## BRIEF
Go through the records and give each one again exactly.

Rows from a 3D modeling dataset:

_____

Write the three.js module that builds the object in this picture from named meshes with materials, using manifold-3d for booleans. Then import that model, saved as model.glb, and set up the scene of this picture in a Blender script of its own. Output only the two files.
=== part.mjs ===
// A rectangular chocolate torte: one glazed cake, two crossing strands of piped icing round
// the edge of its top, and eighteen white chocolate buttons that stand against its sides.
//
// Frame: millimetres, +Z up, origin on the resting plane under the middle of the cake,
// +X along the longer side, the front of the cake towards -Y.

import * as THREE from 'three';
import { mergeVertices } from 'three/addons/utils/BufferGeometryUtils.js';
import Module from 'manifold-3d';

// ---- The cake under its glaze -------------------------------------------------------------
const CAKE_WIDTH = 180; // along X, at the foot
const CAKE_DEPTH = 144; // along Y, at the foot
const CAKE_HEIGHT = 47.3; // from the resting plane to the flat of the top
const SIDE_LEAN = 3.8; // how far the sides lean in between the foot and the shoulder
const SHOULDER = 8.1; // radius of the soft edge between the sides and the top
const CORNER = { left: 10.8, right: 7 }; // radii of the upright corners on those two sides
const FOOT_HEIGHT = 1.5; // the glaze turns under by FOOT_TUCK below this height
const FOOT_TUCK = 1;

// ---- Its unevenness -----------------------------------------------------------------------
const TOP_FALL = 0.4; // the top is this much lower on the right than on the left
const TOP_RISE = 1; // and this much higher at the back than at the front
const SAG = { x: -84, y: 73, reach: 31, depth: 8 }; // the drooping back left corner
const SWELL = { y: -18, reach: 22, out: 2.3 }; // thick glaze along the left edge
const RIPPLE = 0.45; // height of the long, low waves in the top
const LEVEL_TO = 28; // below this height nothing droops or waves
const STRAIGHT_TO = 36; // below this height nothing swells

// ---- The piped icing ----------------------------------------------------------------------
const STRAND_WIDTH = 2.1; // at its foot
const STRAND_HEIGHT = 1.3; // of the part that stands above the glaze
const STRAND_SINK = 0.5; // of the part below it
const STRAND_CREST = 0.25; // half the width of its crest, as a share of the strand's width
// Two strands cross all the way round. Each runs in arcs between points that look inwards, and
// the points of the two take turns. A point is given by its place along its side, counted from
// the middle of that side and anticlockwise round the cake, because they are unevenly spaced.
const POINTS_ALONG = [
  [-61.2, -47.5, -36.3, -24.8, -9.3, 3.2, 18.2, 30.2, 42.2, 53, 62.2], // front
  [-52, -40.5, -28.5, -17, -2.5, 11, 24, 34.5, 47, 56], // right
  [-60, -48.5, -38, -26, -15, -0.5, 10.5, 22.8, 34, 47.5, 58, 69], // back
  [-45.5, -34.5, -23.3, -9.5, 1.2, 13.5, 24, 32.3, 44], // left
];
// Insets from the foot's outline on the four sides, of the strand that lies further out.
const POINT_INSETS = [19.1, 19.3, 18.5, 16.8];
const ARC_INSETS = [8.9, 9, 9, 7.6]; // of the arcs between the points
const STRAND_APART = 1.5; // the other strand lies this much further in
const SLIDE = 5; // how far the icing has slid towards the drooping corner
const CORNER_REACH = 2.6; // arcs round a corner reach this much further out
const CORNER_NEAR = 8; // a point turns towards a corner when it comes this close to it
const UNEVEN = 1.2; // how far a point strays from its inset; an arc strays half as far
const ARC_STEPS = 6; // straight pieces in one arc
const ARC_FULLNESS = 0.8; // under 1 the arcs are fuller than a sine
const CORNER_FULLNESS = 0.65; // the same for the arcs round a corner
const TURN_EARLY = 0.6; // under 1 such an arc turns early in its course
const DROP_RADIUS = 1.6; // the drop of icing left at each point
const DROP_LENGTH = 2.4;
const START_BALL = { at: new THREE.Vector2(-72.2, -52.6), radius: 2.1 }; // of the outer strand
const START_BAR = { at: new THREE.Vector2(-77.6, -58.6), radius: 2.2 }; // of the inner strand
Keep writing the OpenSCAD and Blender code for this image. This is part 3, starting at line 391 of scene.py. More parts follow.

_____

## THE SOLUTION
Write the three.js module that builds the object in this picture from named meshes with materials, using manifold-3d for booleans. Then import that model, saved as model.glb, and set up the scene of this picture in a Blender script of its own. Output only the two files.
=== part.mjs ===
// A rectangular chocolate torte: one glazed cake, two crossing strands of piped icing round
// the edge of its top, and eighteen white chocolate buttons that stand against its sides.
//
// Frame: millimetres, +Z up, origin on the resting plane under the middle of the cake,
// +X along the longer side, the front of the cake towards -Y.

import * as THREE from 'three';
import { mergeVertices } from 'three/addons/utils/BufferGeometryUtils.js';
import Module from 'manifold-3d';

// ---- The cake under its glaze -------------------------------------------------------------
const CAKE_WIDTH = 180; // along X, at the foot
const CAKE_DEPTH = 144; // along Y, at the foot
const CAKE_HEIGHT = 47.3; // from the resting plane to the flat of the top
const SIDE_LEAN = 3.8; // how far the sides lean in between the foot and the shoulder
const SHOULDER = 8.1; // radius of the soft edge between the sides and the top
const CORNER = { left: 10.8, right: 7 }; // radii of the upright corners on those two sides
const FOOT_HEIGHT = 1.5; // the glaze turns under by FOOT_TUCK below this height
const FOOT_TUCK = 1;

// ---- Its unevenness -----------------------------------------------------------------------
const TOP_FALL = 0.4; // the top is this much lower on the right than on the left
const TOP_RISE = 1; // and this much higher at the back than at the front
const SAG = { x: -84, y: 73, reach: 31, depth: 8 }; // the drooping back left corner
const SWELL = { y: -18, reach: 22, out: 2.3 }; // thick glaze along the left edge
const RIPPLE = 0.45; // height of the long, low waves in the top
const LEVEL_TO = 28; // below this height nothing droops or waves
const STRAIGHT_TO = 36; // below this height nothing swells

// ---- The piped icing ----------------------------------------------------------------------
const STRAND_WIDTH = 2.1; // at its foot
const STRAND_HEIGHT = 1.3; // of the part that stands above the glaze
const STRAND_SINK = 0.5; // of the part below it
const STRAND_CREST = 0.25; // half the width of its crest, as a share of the strand's width
// Two strands cross all the way round. Each runs in arcs between points that look inwards, and
// the points of the two take turns. A point is given by its place along its side, counted from
// the middle of that side and anticlockwise round the cake, because they are unevenly spaced.
const POINTS_ALONG = [
  [-61.2, -47.5, -36.3, -24.8, -9.3, 3.2, 18.2, 30.2, 42.2, 53, 62.2], // front
  [-52, -40.5, -28.5, -17, -2.5, 11, 24, 34.5, 47, 56], // right
  [-60, -48.5, -38, -26, -15, -0.5, 10.5, 22.8, 34, 47.5, 58, 69], // back
  [-45.5, -34.5, -23.3, -9.5, 1.2, 13.5, 24, 32.3, 44], // left
];
// Insets from the foot's outline on the four sides, of the strand that lies further out.
const POINT_INSETS = [19.1, 19.3, 18.5, 16.8];
const ARC_INSETS = [8.9, 9, 9, 7.6]; // of the arcs between the points
const STRAND_APART = 1.5; // the other strand lies this much further in
const SLIDE = 5; // how far the icing has slid towards the drooping corner
const CORNER_REACH = 2.6; // arcs round a corner reach this much further out
const CORNER_NEAR = 8; // a point turns towards a corner when it comes this close to it
const UNEVEN = 1.2; // how far a point strays from its inset; an arc strays half as far
const ARC_STEPS = 6; // straight pieces in one arc
const ARC_FULLNESS = 0.8; // under 1 the arcs are fuller than a sine
const CORNER_FULLNESS = 0.65; // the same for the arcs round a corner
const TURN_EARLY = 0.6; // under 1 such an arc turns early in its course
const DROP_RADIUS = 1.6; // the drop of icing left at each point
const DROP_LENGTH = 2.4;
const START_BALL = { at: new THREE.Vector2(-72.2, -52.6), radius: 2.1 }; // of the outer strand
const START_BAR = { at: new THREE.Vector2(-77.6, -58.6), radius: 2.2 }; // of the inner strand
Keep writing the OpenSCAD and Blender code for this image. This is part 3, starting at line 391 of scene.py. More parts follow.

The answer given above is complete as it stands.